=== Data section ===

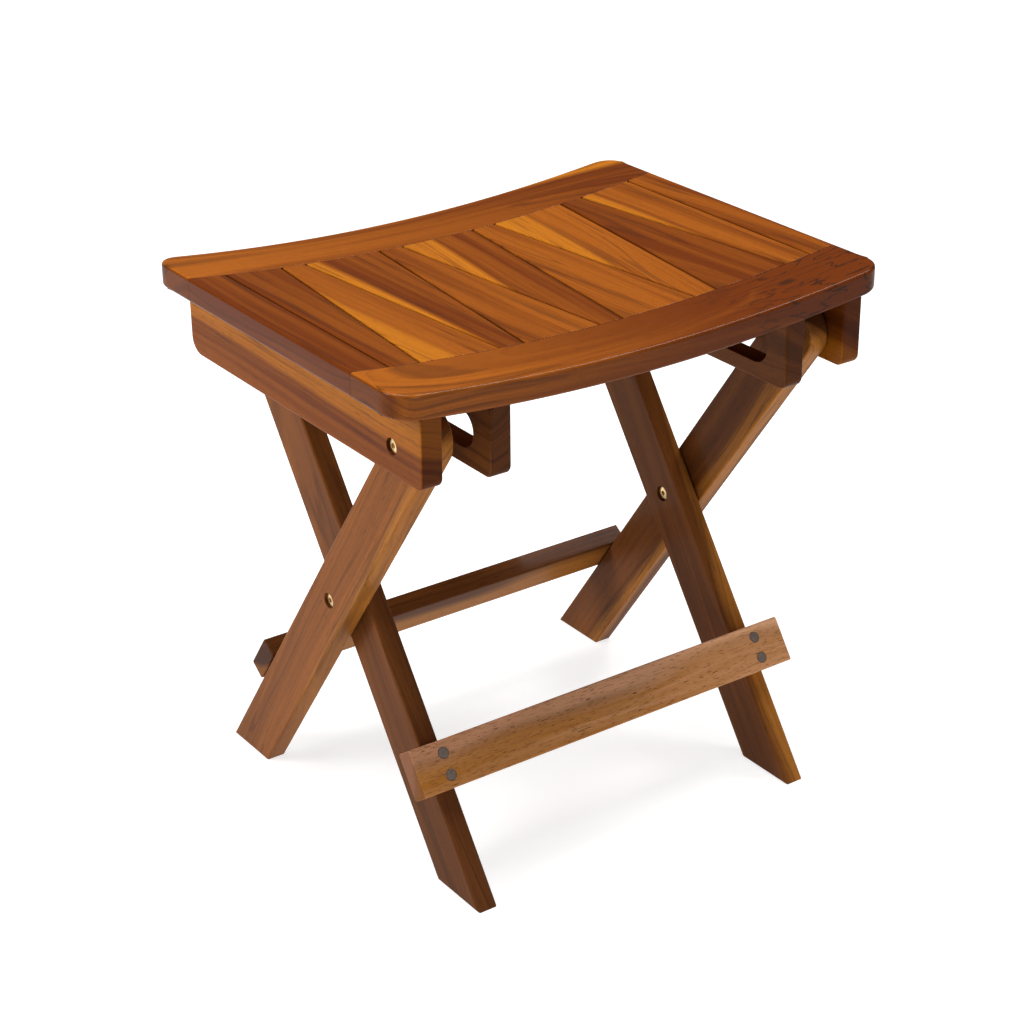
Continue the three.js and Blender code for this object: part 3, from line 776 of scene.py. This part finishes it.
# Where in the tree each seat board was cut, from the left: pith across and below, slope of the pith
# across and upwards, and how dark the board is at its front and at its back.
SLAT_CUTS = (
    ("seat_end_slat_left", (0.062, -0.030), (0.02, 0.01), (0.85, 0.80)),
    ("seat_slat_1", (0.050, -0.045), (0.03, 0.02), (0.66, 0.62)),
    ("seat_slat_2", (0.080, -0.050), (0.08, 0.02), (0.20, 0.30)),
    ("seat_slat_3", (0.079, -0.040), (0.05, 0.02), (0.60, 0.66)),
    ("seat_slat_4", (-0.055, -0.050), (0.02, 0.03), (0.22, 0.34)),
    ("seat_slat_5", (0.075, -0.040), (-0.06, 0.02), (0.66, 0.58)),
    ("seat_slat_6", (-0.060, -0.045), (0.05, -0.02), (0.22, 0.26)),
    ("seat_slat_7", (0.078, -0.040), (-0.10, 0.02), (0.26, 0.08)),
    ("seat_slat_8", (-0.040, -0.060), (0.02, 0.02), (0.82, 0.86)),
    ("seat_slat_9", (0.081, -0.042), (0.03, 0.02), (0.22, 0.26)),
    ("seat_end_slat_right", (-0.064, -0.040), (0.03, 0.02), (0.50, 0.40)),
)


def row_ends(node, y):
    """The x of a slat's two corners at one of its shoulders."""
    points = node_points(node)
    there = points[np.abs(points[:, 1] - y) < 1e-5]
    return there[:, 0].min(), there[:, 0].max()


class STOOL_OT_slats(StoolPiece, bpy.types.Operator):
    """Builds the end slats and the tapered slats of the seat"""

    bl_idname = "stool.slats"
    bl_label = "Seat slats"

    def build(self, sizes):
        gap, big, small = sizes.slat_round, sizes.edge_round, sizes.joint_round
        share = np.linspace(0, 1, 13)[:, None]
        inner = np.abs(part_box("seat_back_rail")[0].y) - FIT
        for index, (node, pith, tilt, tone) in enumerate(SLAT_CUTS):
            front_left, front_right = row_ends(node, -inner)
            back_left, back_right = row_ends(node, inner)
            left = np.array([front_left, -inner]) * (1 - share) + np.array([back_left, inner]) * share
            right = np.array([front_right, -inner]) * (1 - share) + np.array([back_right, inner]) * share
            left_edge = big if node.endswith("_left") else gap
            right_edge = big if node.endswith("_right") else gap
            rounding = (small, right_edge, small, left_edge)
            piece = dished_board(
                node.replace("seat_", ""), left, right, rounding, sizes.seat_thickness, columns=8, steps=4)
            place_piece(piece, node, "seat", "seat teak")
            grow(piece, Y_AXIS, X_AXIS, pith, tilt, shift=3.7 * index, tone=tone)


# ---------- aprons and cleats ----------


def board_outline(node, sizes):
    """Outline (y, z) of an apron or cleat: rounded lower corners, and a straight top."""
    low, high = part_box(node)
    front, back = sizes.front_corner, sizes.back_corner
    return np.vstack([
        arc((low.y + front, low.z + front), front, 180, 270, 8),
        arc((high.y - back, low.z + back), back, 270, 360, 12),
        [[high.y, high.z], [low.y, high.z]],
    ])


def screw_access(word, numbers, sizes):
    """Cutters for the holes that the seat screws drop into, from a board's lower edge."""
    cutters = []
    for number in numbers:
        node = f"seat_screw_{word}_{number}"
        low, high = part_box(node)
        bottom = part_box("apron_left" if number < 3 else "slotted_cleat_left")[0].z
        place = ((low.x + high.x) / 2, (low.y + high.y) / 2, bottom)
        cutters.append(hole(place, Z_AXIS, sizes.bore, low.z - bottom, sizes.hole_edge))
    return cutters


# Where in the tree the aprons and legs were cut, left and right: place of the pith, and how dark the
# board is at its front or foot and at its back or head.
APRON_CUTS = (((-0.030, 0.095), (0.50, 0.40)), ((0.035, -0.082), (0.60, 0.60)))
OUTER_LEG_CUTS = (((-0.050, 0.060), (0.30, 0.12)), ((0.060, 0.050), (0.70, 0.62)))
INNER_LEG_CUTS = (((0.055, 0.040), (1.00, 0.15)), ((-0.050, 0.070), (0.80, 0.66)))


class STOOL_OT_aprons(StoolPiece, bpy.types.Operator):
    """Builds the two aprons, each with its hinge bolt's hole"""

    bl_idname = "stool.aprons"
    bl_label = "Aprons"

    def build(self, sizes):
        for (word, side), (pith, tone) in zip(SIDES, APRON_CUTS):
            node = f"apron_{word}"
            low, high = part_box(node)
            piece = side_board(f"{word}_apron", board_outline(node, sizes), low.x, high.x, sizes.arris)
            outer, _ = board_faces(node, side)
            bolt = bolt_hole((outer, *HINGE), -side * X_AXIS, sizes)
            cut(piece, [bolt, *screw_access(word, (1, 2), sizes)])
            place_piece(piece, node, "seat", "apron teak")
            grow(piece, Y_AXIS, X_AXIS, pith, tilt=(0.0, 0.012), shift=23.0 + side, tone=tone)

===

» **Stated exercise**: Nothing should be changed: write out all of the data as is.

» **Task result**:
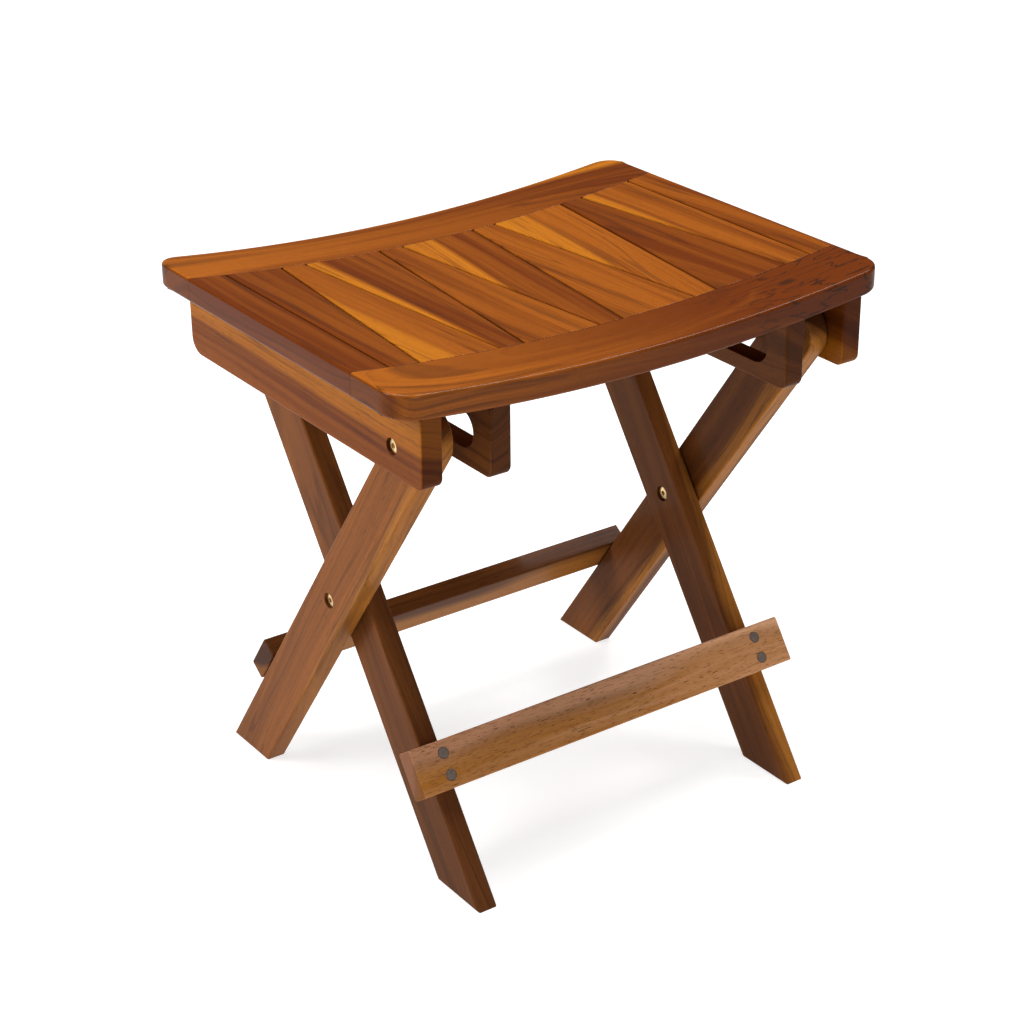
Continue the three.js and Blender code for this object: part 3, from line 776 of scene.py. This part finishes it.
# Where in the tree each seat board was cut, from the left: pith across and below, slope of the pith
# across and upwards, and how dark the board is at its front and at its back.
SLAT_CUTS = (
    ("seat_end_slat_left", (0.062, -0.030), (0.02, 0.01), (0.85, 0.80)),
    ("seat_slat_1", (0.050, -0.045), (0.03, 0.02), (0.66, 0.62)),
    ("seat_slat_2", (0.080, -0.050), (0.08, 0.02), (0.20, 0.30)),
    ("seat_slat_3", (0.079, -0.040), (0.05, 0.02), (0.60, 0.66)),
    ("seat_slat_4", (-0.055, -0.050), (0.02, 0.03), (0.22, 0.34)),
    ("seat_slat_5", (0.075, -0.040), (-0.06, 0.02), (0.66, 0.58)),
    ("seat_slat_6", (-0.060, -0.045), (0.05, -0.02), (0.22, 0.26)),
    ("seat_slat_7", (0.078, -0.040), (-0.10, 0.02), (0.26, 0.08)),
    ("seat_slat_8", (-0.040, -0.060), (0.02, 0.02), (0.82, 0.86)),
    ("seat_slat_9", (0.081, -0.042), (0.03, 0.02), (0.22, 0.26)),
    ("seat_end_slat_right", (-0.064, -0.040), (0.03, 0.02), (0.50, 0.40)),
)


def row_ends(node, y):
    """The x of a slat's two corners at one of its shoulders."""
    points = node_points(node)
    there = points[np.abs(points[:, 1] - y) < 1e-5]
    return there[:, 0].min(), there[:, 0].max()


class STOOL_OT_slats(StoolPiece, bpy.types.Operator):
    """Builds the end slats and the tapered slats of the seat"""

    bl_idname = "stool.slats"
    bl_label = "Seat slats"

    def build(self, sizes):
        gap, big, small = sizes.slat_round, sizes.edge_round, sizes.joint_round
        share = np.linspace(0, 1, 13)[:, None]
        inner = np.abs(part_box("seat_back_rail")[0].y) - FIT
        for index, (node, pith, tilt, tone) in enumerate(SLAT_CUTS):
            front_left, front_right = row_ends(node, -inner)
            back_left, back_right = row_ends(node, inner)
            left = np.array([front_left, -inner]) * (1 - share) + np.array([back_left, inner]) * share
            right = np.array([front_right, -inner]) * (1 - share) + np.array([back_right, inner]) * share
            left_edge = big if node.endswith("_left") else gap
            right_edge = big if node.endswith("_right") else gap
            rounding = (small, right_edge, small, left_edge)
            piece = dished_board(
                node.replace("seat_", ""), left, right, rounding, sizes.seat_thickness, columns=8, steps=4)
            place_piece(piece, node, "seat", "seat teak")
            grow(piece, Y_AXIS, X_AXIS, pith, tilt, shift=3.7 * index, tone=tone)


# ---------- aprons and cleats ----------


def board_outline(node, sizes):
    """Outline (y, z) of an apron or cleat: rounded lower corners, and a straight top."""
    low, high = part_box(node)
    front, back = sizes.front_corner, sizes.back_corner
    return np.vstack([
        arc((low.y + front, low.z + front), front, 180, 270, 8),
        arc((high.y - back, low.z + back), back, 270, 360, 12),
        [[high.y, high.z], [low.y, high.z]],
    ])


def screw_access(word, numbers, sizes):
    """Cutters for the holes that the seat screws drop into, from a board's lower edge."""
    cutters = []
    for number in numbers:
        node = f"seat_screw_{word}_{number}"
        low, high = part_box(node)
        bottom = part_box("apron_left" if number < 3 else "slotted_cleat_left")[0].z
        place = ((low.x + high.x) / 2, (low.y + high.y) / 2, bottom)
        cutters.append(hole(place, Z_AXIS, sizes.bore, low.z - bottom, sizes.hole_edge))
    return cutters


# Where in the tree the aprons and legs were cut, left and right: place of the pith, and how dark the
# board is at its front or foot and at its back or head.
APRON_CUTS = (((-0.030, 0.095), (0.50, 0.40)), ((0.035, -0.082), (0.60, 0.60)))
OUTER_LEG_CUTS = (((-0.050, 0.060), (0.30, 0.12)), ((0.060, 0.050), (0.70, 0.62)))
INNER_LEG_CUTS = (((0.055, 0.040), (1.00, 0.15)), ((-0.050, 0.070), (0.80, 0.66)))


class STOOL_OT_aprons(StoolPiece, bpy.types.Operator):
    """Builds the two aprons, each with its hinge bolt's hole"""

    bl_idname = "stool.aprons"
    bl_label = "Aprons"

    def build(self, sizes):
        for (word, side), (pith, tone) in zip(SIDES, APRON_CUTS):
            node = f"apron_{word}"
            low, high = part_box(node)
            piece = side_board(f"{word}_apron", board_outline(node, sizes), low.x, high.x, sizes.arris)
            outer, _ = board_faces(node, side)
            bolt = bolt_hole((outer, *HINGE), -side * X_AXIS, sizes)
            cut(piece, [bolt, *screw_access(word, (1, 2), sizes)])
            place_piece(piece, node, "seat", "apron teak")
            grow(piece, Y_AXIS, X_AXIS, pith, tilt=(0.0, 0.012), shift=23.0 + side, tone=tone)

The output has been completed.